Créer une industrie et de l'emploi
Enfin, ce plan vélo est, pour le gouvernement, un moyen de relancer l'industrie française. Le ministre de l'Industrie, Roland Lescure, a évoqué le chiffre de 80.000 emplois directs et indirects liés à la réparation et au service notamment. C'est même 160.000, selon l'Ademe.
Si, aujourd'hui, la France produit 800.000 vélos, le gouvernement souhaite passer ce nombre à 2 millions d'ici 2030.
« Nous allons lancer dès cet été un appel à projet pour définir ce que sera le vélo made in France. L'objectif n'est pas de faire ce que les Chinois font en plus cher. Il faut un vélo innovant, écoconçu et peu cher, c'est le défi de l'industrie française aujourd'hui », a souligné Roland Lescure.
Pour le moment, si l'on a acheté deux fois plus de vélos que de voitures en France cette année, la production reste encore majoritairement étrangère en particulier sur les vélos électriques où les batteries, par faute de structuration de filière, sont toutes importées de Chine.
Les aides allouées à l'achat de vélos vont quant à elles perdurer, sans préférence géographique spécifique mais avec une nouveauté dans ce plan : elles concerneront également les vélos d'occasion cette fois-ci. « Avec les aides, nous avions des vélos neufs moins chers que des vélos d'occasion, ce n'était pas logique », a estimé Christophe Béchu, le ministre de la Transition écologique.

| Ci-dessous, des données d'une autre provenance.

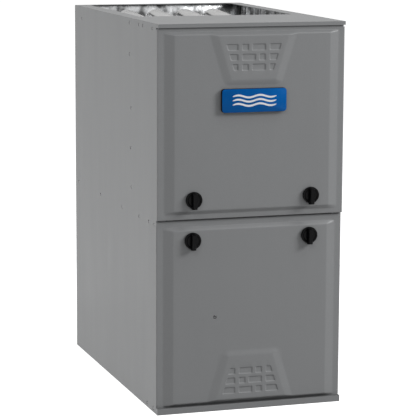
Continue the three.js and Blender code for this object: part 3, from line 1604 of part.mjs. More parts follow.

De son côté, Olivia Grégoire, la ministre déléguée chargée des petites et moyennes entreprises et du tourisme a rappelé l'importance du vélo dans l'économie touristique. En effet, le vélo-tourisme rapporterait pèse plus de 4 milliards d'euros selon l'Ademe. La France est actuellement la deuxième destination touristique à vélo après l'Allemagne. Le projet du gouvernement est de définir trois itinéraires pour chaque région : un itinéraire gastronomique, un sportif et un écologique.
Ce plan est un gros coup à jouer pour la France. En 2020, l'Ademe estimait à 5% la pratique quotidienne du vélo par les Français, loin derrière les Pays-Bas où près de la moitié des Néerlandais utilise au quotidien la petite reine.